The Prep Work: A Culinary School Graduation Speech
As one of four selected student speakers, it was quite an honor to address the Auguste Escoffier School of Culinary Arts graduating class of Fall, 2022 in Boulder, Colorado. Unfortunately, I do not have a quality video recording of my graduation speech. I still wanted to share it publicly, so here it is:
"I can’t believe we’ve made it to graduation! Time flies when you’re…crying in the walk-in. Just kidding! We cried on the way home. We’re professionals. My name is Chris Marhevka. I am a culinary arts graduate in this class. I’m so grateful to get the opportunity to speak to all of you today.
In preparing for this speech, I couldn’t help but recall a quote I learned in Chef Steven Nalls’ class by French lawyer and politician Jean Anthelme Brillat-Savarin, who wrote “The Physiology of Taste.” He said, “Tell me what you eat and I will tell you what you are.”

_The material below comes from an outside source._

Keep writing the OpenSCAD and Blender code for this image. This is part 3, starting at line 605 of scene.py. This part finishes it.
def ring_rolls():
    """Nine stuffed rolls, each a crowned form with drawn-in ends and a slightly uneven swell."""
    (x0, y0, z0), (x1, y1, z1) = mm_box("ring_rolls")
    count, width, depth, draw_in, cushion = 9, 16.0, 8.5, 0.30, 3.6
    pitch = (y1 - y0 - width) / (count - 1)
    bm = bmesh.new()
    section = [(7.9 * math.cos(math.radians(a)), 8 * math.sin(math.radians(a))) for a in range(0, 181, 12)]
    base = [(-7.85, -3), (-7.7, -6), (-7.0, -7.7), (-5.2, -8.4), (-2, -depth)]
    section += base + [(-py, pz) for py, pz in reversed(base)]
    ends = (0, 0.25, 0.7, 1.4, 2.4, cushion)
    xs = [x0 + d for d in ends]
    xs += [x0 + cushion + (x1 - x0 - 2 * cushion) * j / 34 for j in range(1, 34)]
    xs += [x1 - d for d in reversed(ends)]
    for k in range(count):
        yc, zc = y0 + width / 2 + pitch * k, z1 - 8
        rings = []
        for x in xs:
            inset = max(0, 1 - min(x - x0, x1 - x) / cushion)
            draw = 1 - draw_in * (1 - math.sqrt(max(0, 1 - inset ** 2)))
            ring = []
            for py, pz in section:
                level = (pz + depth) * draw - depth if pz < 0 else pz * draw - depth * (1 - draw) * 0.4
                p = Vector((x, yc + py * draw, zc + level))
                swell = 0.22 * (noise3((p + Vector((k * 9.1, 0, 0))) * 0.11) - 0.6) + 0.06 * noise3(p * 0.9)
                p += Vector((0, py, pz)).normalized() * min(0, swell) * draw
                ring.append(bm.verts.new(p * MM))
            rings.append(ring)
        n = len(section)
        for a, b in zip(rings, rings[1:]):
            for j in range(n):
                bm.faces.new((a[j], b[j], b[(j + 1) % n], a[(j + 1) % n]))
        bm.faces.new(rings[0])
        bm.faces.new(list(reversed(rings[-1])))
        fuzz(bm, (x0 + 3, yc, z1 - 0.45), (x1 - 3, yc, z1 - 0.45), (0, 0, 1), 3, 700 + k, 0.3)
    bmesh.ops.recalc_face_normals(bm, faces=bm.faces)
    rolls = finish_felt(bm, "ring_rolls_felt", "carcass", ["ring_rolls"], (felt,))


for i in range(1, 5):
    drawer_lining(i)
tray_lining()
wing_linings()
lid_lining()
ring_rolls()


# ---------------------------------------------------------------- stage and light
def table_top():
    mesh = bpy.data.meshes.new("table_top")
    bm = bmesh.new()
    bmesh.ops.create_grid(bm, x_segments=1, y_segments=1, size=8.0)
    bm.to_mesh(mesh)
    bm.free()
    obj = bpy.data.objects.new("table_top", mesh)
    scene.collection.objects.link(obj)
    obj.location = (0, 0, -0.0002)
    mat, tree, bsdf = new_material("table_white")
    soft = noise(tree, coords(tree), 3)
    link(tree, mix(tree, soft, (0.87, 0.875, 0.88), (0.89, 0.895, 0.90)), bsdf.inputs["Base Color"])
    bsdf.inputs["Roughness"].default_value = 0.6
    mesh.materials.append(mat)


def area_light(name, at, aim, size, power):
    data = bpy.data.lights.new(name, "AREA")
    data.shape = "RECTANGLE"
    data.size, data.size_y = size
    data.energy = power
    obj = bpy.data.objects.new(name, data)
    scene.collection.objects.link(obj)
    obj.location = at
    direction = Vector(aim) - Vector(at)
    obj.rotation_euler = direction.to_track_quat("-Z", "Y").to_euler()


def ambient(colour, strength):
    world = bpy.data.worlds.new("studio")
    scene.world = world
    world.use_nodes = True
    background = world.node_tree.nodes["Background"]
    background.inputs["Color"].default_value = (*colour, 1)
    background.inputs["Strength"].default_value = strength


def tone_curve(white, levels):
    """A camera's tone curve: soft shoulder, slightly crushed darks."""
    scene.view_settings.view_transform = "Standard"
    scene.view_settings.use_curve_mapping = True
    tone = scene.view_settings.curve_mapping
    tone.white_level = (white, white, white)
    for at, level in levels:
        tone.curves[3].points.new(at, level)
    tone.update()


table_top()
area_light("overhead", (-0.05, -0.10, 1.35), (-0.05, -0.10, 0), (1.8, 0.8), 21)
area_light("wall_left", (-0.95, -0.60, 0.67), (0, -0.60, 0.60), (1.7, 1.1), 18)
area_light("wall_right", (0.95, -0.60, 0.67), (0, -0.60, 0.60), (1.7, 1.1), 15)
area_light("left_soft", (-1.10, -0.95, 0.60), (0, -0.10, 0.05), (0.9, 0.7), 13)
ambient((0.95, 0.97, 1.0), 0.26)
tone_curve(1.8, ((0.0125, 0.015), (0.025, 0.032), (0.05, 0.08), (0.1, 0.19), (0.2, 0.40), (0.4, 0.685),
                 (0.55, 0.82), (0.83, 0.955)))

Let’s really think about that. What did we eat before we started here? Who were we when we got to this school? Think back to your first couple classes. Some of us took a solid 5 minutes to small dice a single onion. Of course, others were already years into their culinary career, cooking circles around the newbies. Some people have known all their lives that they wanted to be here, and others, like myself, made a career change after a considerable amount of time in other fields. But we all had one thing in common, a love for food. The culinary arts can be such a unifier, because it is a perfect blend of culture, art, science, history, and innovation. Food tells a story. It tells us where we’ve been and points to where we’re headed.

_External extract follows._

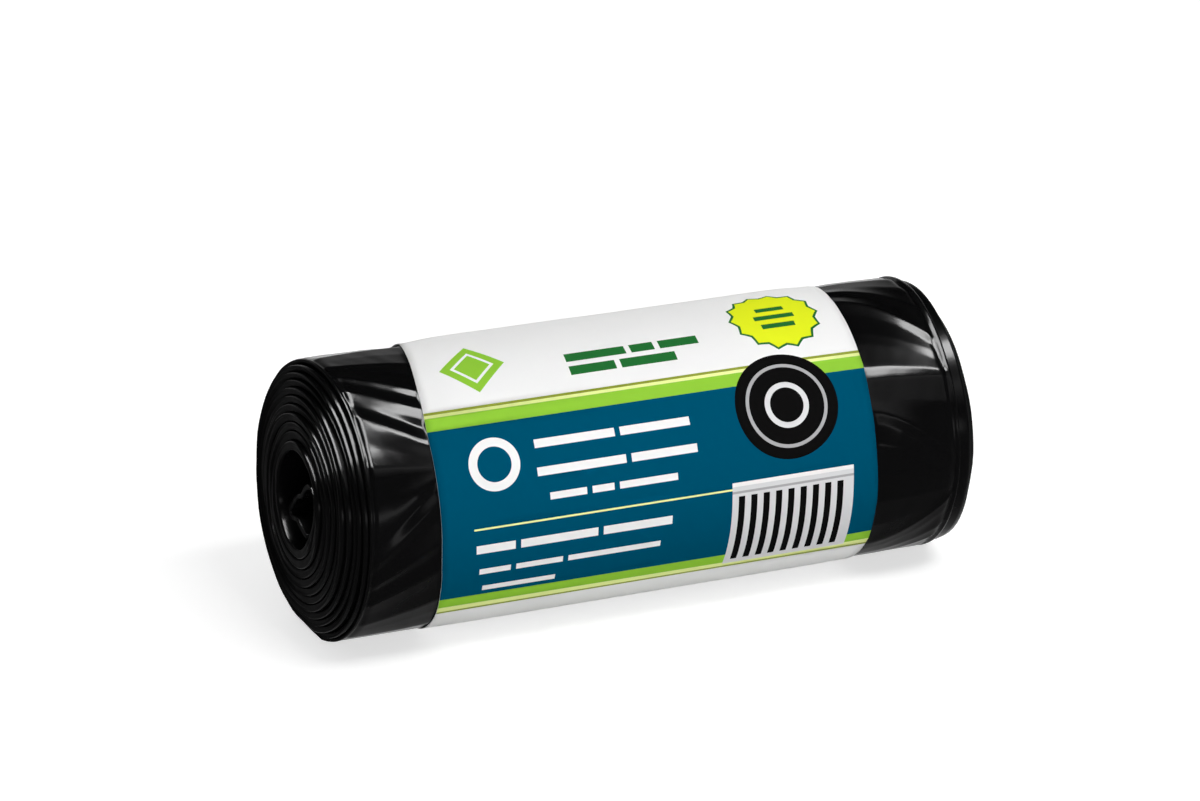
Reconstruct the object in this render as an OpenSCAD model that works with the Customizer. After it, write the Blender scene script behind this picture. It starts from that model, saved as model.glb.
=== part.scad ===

I mean, just take a look at who you became while you made your way through this program. We were all just a chaotic mirepoix of personality, trying our best to make successful dishes. Being 5 minutes late to plate-up. Burning things. Leaving knives in the dish pit. You know who you are. Starting recipes over and over…and over. I swear, words like “rustic” or “homestyle” started to sound like slurs. But as the courses continued and our spicy personality quirks mellowed, we deepened our connections to one another. We learned how to collaborate, showcase each others’ strengths, and lend support to classmates “in the weeds.” We embraced the true meaning of teamwork and found honor in hospitality. I truly hope you continue on that sense of community beyond the classrooms. The culinary world is beautiful and thrilling, but it can also be tough and exhausting. Taking pride in how you carry yourself inside and outside of the kitchen demonstrates leadership, maturity, kindness, and a much-needed levity that will strengthen your emotional stamina in this industry. And I promise, it will build you a network of colleagues that will champion your success.

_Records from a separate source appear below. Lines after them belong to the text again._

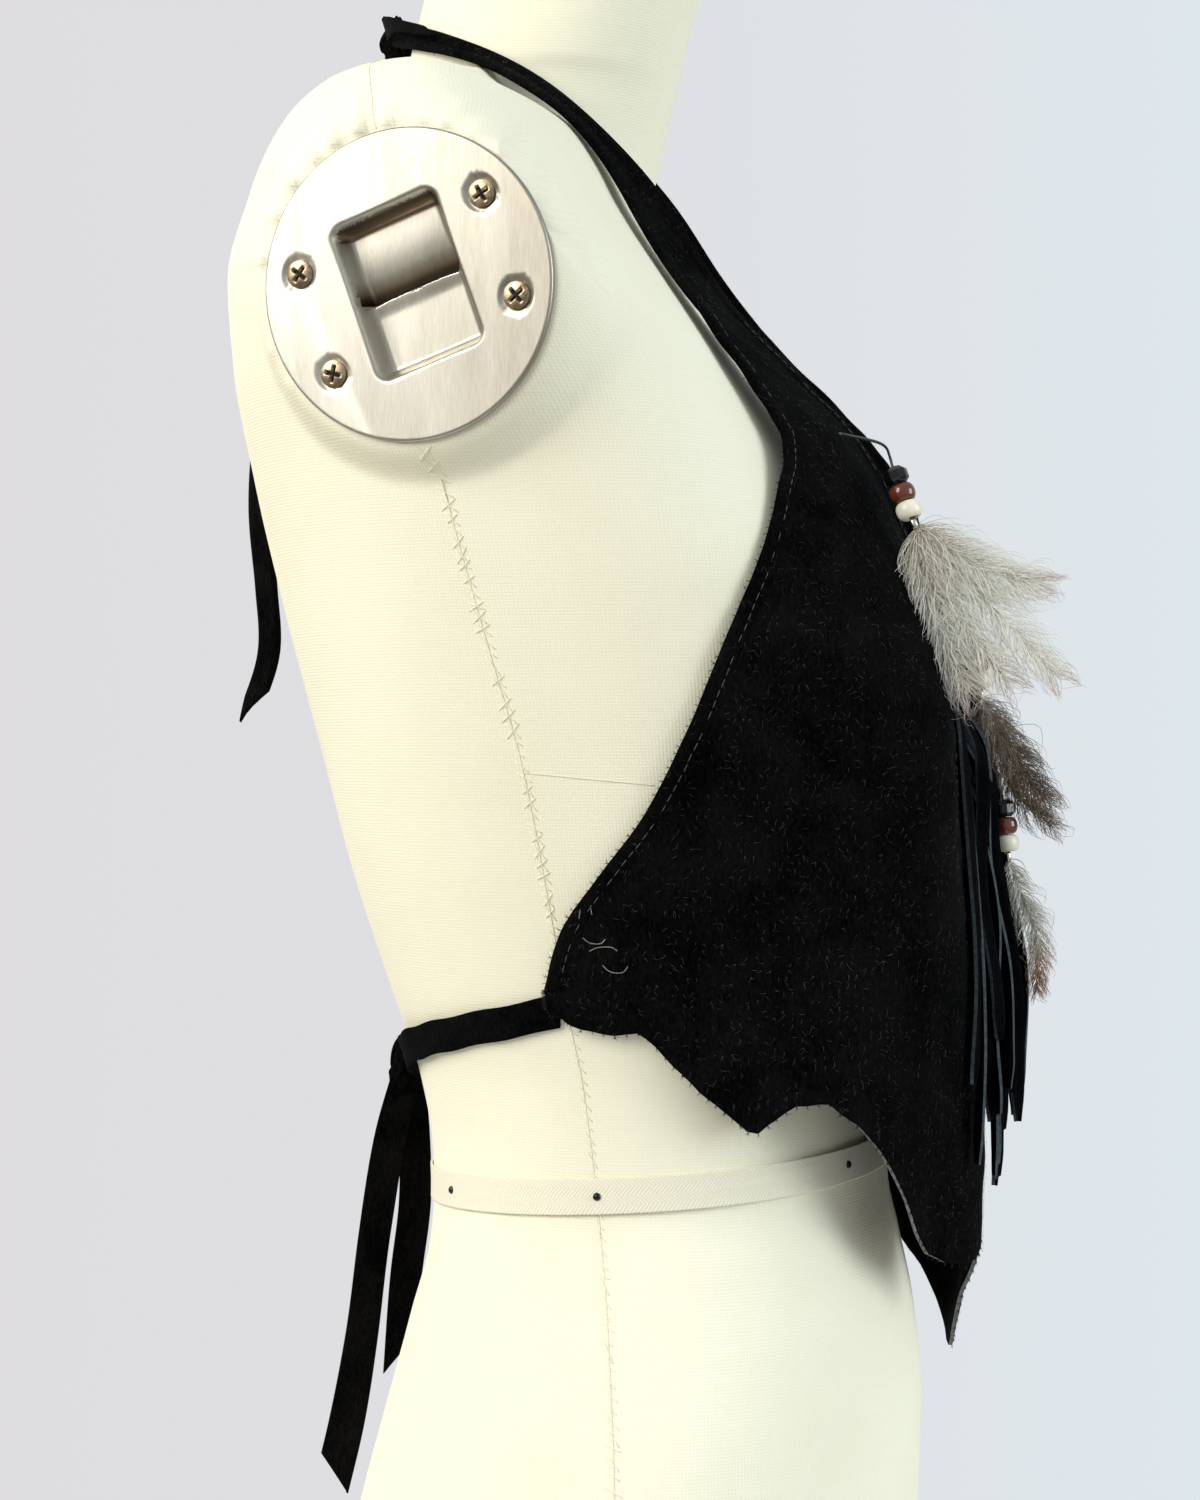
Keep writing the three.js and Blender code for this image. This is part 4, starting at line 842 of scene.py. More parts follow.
def screwHeads(name, side):
    # domed heads with a cross recess, turned a little differently each
    radial = np.array([0.01, 0.35, 0.7, 1.05, 1.4, 1.8, 2.2, 2.6, 3.1, 3.7, 4.3, 4.65, 4.8, 4.8])
    sides = 72
    turns = np.linspace(0, 2 * math.pi, sides + 1)[:-1]
    r, t = np.meshgrid(radial, turns, indexing="ij")
    points, faces, slots = [], [], []
    for k, (sx, sy) in enumerate(screwPlaces):
        x, y = r * np.cos(t), r * np.sin(t)
        spin = math.radians((12, 34, 58, 21)[k])
        u = x * math.cos(spin) + y * math.sin(spin)
        v = y * math.cos(spin) - x * math.sin(spin)
        arm = np.minimum(np.abs(u), np.abs(v))
        reach = np.maximum(np.abs(u), np.abs(v))
        cross = smoothStep((0.75 - arm) / 0.3) * smoothStep((2.9 - reach) / 0.5)
        dome = 0.45 - 0.75 * (r / plate["headRadius"]) ** 2.4
        z = dome - 1.25 * cross
        z[-1] = -plate["seatDepth"] - 0.05
        grid = np.stack([x + sx, y + sy, z], axis=-1)
        start = sum(len(p) for p in points)
        cells, _ = gridFaces(*grid.shape[:2], closed=True, start=start, turned=side < 0)
        points.append(fromPlate(grid.reshape(-1, 3), side))
        faces += [*cells]
        # the deepest part of each cross recess takes the painted shade
        deep = (cross > 0.45).ravel()
        slots += [int(all(deep[c - start] for c in f)) for f in cells] + [1, 0]
        inner = tuple(start + i for i in range(sides))
        faces.append(inner if side < 0 else inner[::-1])
        outer = tuple(start + (len(radial) - 1) * sides + i for i in range(sides))
        faces.append(outer[::-1] if side < 0 else outer)
    return addMesh(name, np.concatenate(points), faces, [screwMetal, paintedSlotShade], slots)


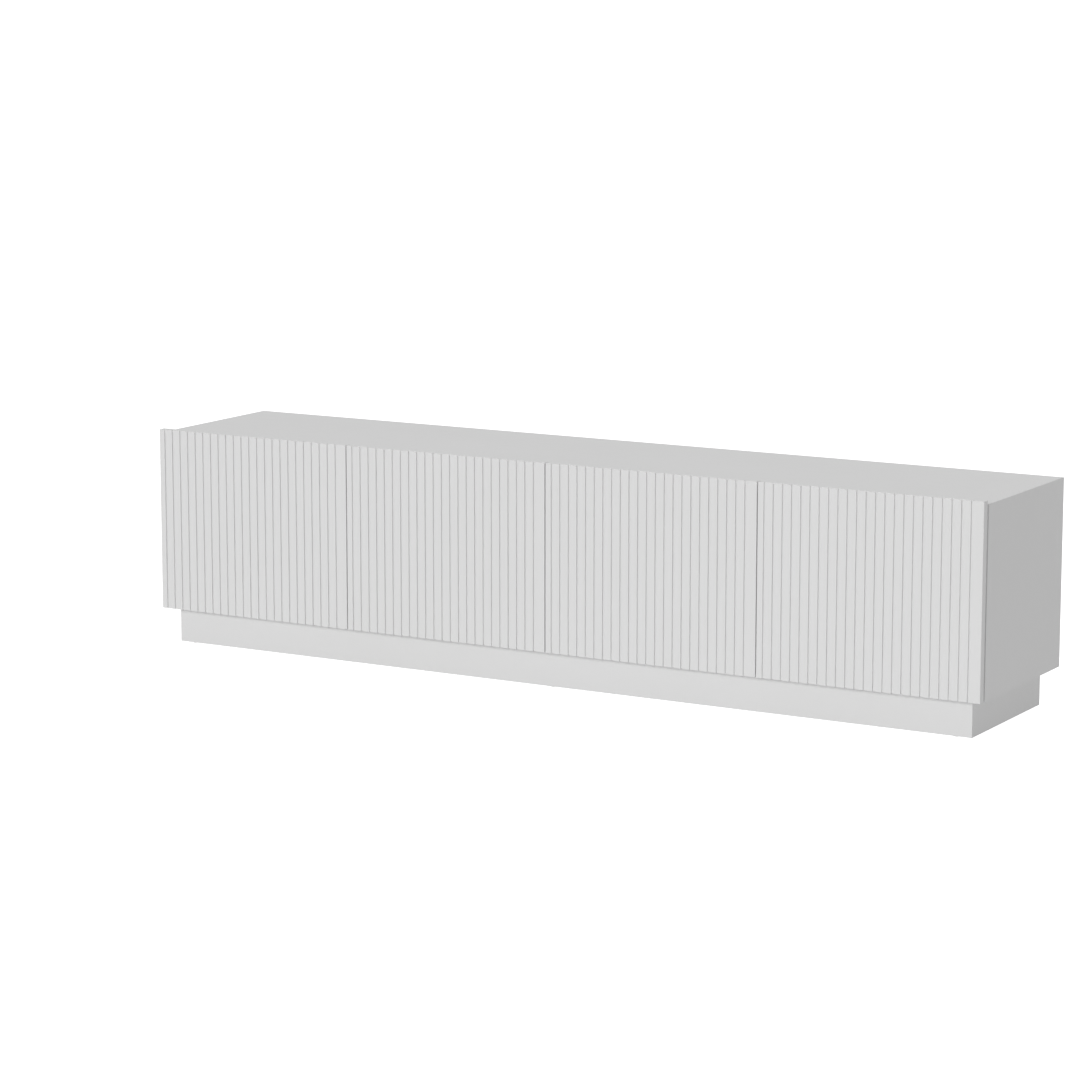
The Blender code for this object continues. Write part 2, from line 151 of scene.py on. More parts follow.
PLATE_SCREW_SPREAD = 0.016
WING_HALF_WIDTH = 0.006
WING_REACH = 0.024
WING_THICKNESS = 0.002
WING_END_FLAT = 0.0005
WING_SCREW_DEPTH = 0.0001
PRESSED_EDGE = 0.0003

# How far an edge turns when it is one to round, one to keep sharp in shading, and a square one
SHARP_ANGLE = math.radians(35)
SHADING_ANGLE = math.radians(50)
SQUARE_ANGLES = (math.radians(80), math.radians(100))

# What a noise texture's output mostly lies between
NOISE_LOW = 0.3
NOISE_HIGH = 0.7

# Studio: the floor lights the bench by its fill, and its glow is seen by the camera alone
FLOOR_RADIUS = 400
FLOOR_COLOUR = (0.15, 0.15, 0.15)
FLOOR_GLOW = 0.75
FLOOR_FILL = 0.525
FRONT_LIGHT = 1.10
FRONT_LIGHT_FROM = (-0.33, -1.0, 0.34)
FRONT_LIGHT_ANGLE = 14
TOP_LIGHT = 0.92
TOP_LIGHT_FROM = (0.0, 0.0, 1.0)
TOP_LIGHT_ANGLE = 35
WORLD_STRENGTH = 0.42
BACKDROP_STRENGTH = 1.2


def nodes_of(material):
    tree = material.node_tree
    return tree, tree.nodes["Principled BSDF"]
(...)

Now, this accomplishment -The diploma; The degree; Being here. Finishing culinary school is something of which to be extremely proud. I’m sure a lot of myths were debunked during your time here. No, culinary school doesn’t make you an instant chef/owner. It doesn’t automatically catapult you to food network fame. But hopefully, you can all recognize that Escoffier has laid an invaluable foundation for your learning. By completing this program, you have been able to lean into your passions and think critically in areas of hospitality, business, marketing, artistry, and community outreach. You now have the mise en place for your professional growth. Many of you have already begun to carve out a lane for yourselves. You’ve done the prep work. You’re set up for success. We’re now at the quiet hum before service. Next comes the thrill of the show.
“Tell me what you eat, and I will tell you what you are.” Hold this idea close as you advance your careers. What you create and provide for others will say so much about you. I’ve had the pleasure of getting to know many of you, students and chefs alike, by watching you work, tasting your food, and witnessing your brilliance. So go ahead, tell the world! Tell them what you eat. Tell them what you cook. Show them how it’s done. Your guests will take notice. And then they will understand who you are. I, for one, look forward to seeing what you bring to the table. I know it will be remarkable. Thank you and congratulations."